Losses on $300 billion in unsecuritized U.S. subprime loans outstanding are projected to reach $45 billion, while losses on the $600 billion in unsecuritized Alt-A loans are expected to total $30 billion. Unsecuritized prime loans of $3.800 trillion are expected to generate losses of just $40 billion, and prime RMBS of $3.800 trillion are projected to generate no losses.

IMF estimated aggregate losses on U.S. residential mortgages and securities, including prime and subprime, will reach $565 billion.

While commercial mortgage performance has held up so far, widening spreads on commercial mortgage-backed securities to near-record levels suggest that defaults and loss rates on recently-originated commercial loans could be the worst ever.

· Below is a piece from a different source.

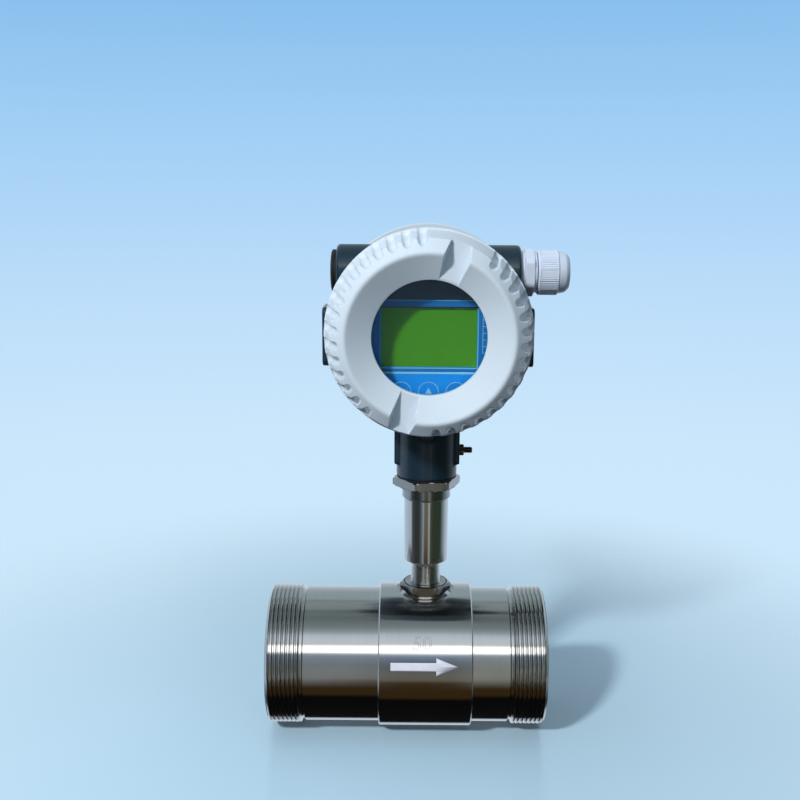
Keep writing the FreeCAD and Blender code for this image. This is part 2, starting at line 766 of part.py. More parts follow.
def housing_body():
    """The cast barrel with its conduit tube, neck, pads, chambers and entries."""
    body = new_body("housing_body", HEAD)
    revolve(body, [
        ("0", "-spigot_end"),
        ("spigot_radius", "-spigot_end"),
        ("spigot_radius", "-barrel_half_length"),
        ("barrel_radius", "-barrel_half_length"),
        ("barrel_radius", "barrel_half_length"),
        ("spigot_radius", "barrel_half_length"),
        ("spigot_radius", "spigot_end"),
        ("0", "spigot_end"),
    ])
    pad(body, "YZ_Plane", "conduit_length", circles=[("0", "conduit_rise", "conduit_radius")], both=True)
    fillet(body, "conduit_rounding", lambda edge: is_ring(edge, "conduit_radius"))
    pad(body, "YZ_Plane", "2 * side_pad_reach", side_pad_outline(), both=True)
    pad(body, "XY_Plane", "head_height - neck_bottom - chamber_radius",
        circles=[("0", "0", "neck_radius")], height="neck_bottom - head_height")
    pad(body, "XY_Plane", "head_height - neck_boss_bottom - chamber_radius",
        rectangle("-neck_boss_reach", "neck_boss_reach", "-neck_boss_width / 2", "neck_boss_width / 2"),
        height="neck_boss_bottom - head_height")
    pad(body, "XZ_Plane", "neck_radius + front_boss_rise",
        circles=[("0", "-front_boss_drop", "front_boss_radius")])
    for low, high in (("-spigot_end", "-partition_front"), ("-partition_rear", "spigot_end")):
        revolve(body, rectangle("0", "chamber_radius", low, high), kind="Groove")
    pocket(body, "YZ_Plane", "conduit_length",
           circles=[("0", "conduit_rise", "entry_thread_radius + thread_gap")], both=True)
    pocket(body, "XY_Plane", "neck_thread_depth",
           circles=[("0", "0", "adapter_thread_radius + running_gap")],
           height="neck_bottom - head_height", back=True)
    pocket(body, "XY_Plane", "head_height - neck_bottom",
           circles=[("0", "0", "neck_hole_radius")], height="neck_bottom - head_height", back=True)
    pocket(body, "YZ_Plane", "2 * neck_boss_reach",
           circles=[("0", "earth_height - head_height", "earth_stud_radius + thread_gap")],
           height="neck_boss_reach - earth_stud_inside", back=True)
    pocket(body, "XZ_Plane", "neck_radius",
           circles=[("0", "set_screw_height - head_height", "set_screw_radius + thread_gap")])
    pocket(body, "XZ_Plane", "partition_front + partition_thickness",
           circles=[("0", "ground_screw_circle", "ground_screw_radius + thread_gap")], height="0", back=True)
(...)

But several factors indicate the commercial sector should fare better than the subprime sector. One reason is that the share of commercial mortgages that are securitized is much less than the share of subprime loans that were securitized — leaving investors less detached from the loan pools. In addition, payment resets are rarer on commercial loans than on subprime loans. Another factor is the requirement of audited financial statements for commercial borrowers, reducing the risk of fraud.

Commercial mortgage-backed securities outstanding of $940 billion are projected to generate losses of $210 billion, and $2.400 trillion in unsecuritized commercial real estate were forecast to produce $30 billion in losses.

In all, including corporate loans and consumer loans, total securitized and unsecuritized losses were forecasted at $945 billion.

The report compared the $945 billion in expected losses from the current U.S. subprime crisis to the savings and loan crisis in the late 1980s, which produced around $275 billion in losses, and the Asian banking crisis of the late ’90s, which resulted in around $400 billion in losses.

The latest crisis has been compounded by the degree of leverage taken on by a variety of institutions, including banks, monoline insurers, government-sponsored enterprises and hedge funds.

“What began as a fairly contained deterioration in portions of the U.S. subprime market has metastasized into severe dislocations in broader credit and funding markets that now pose risks to the macroeconomic outlook in the United States and globally,” the report said.

Among numerous recommendations by the IMF were ratings systems reforms, strengthened oversight of mortgage originators and quick identification of potential writedowns.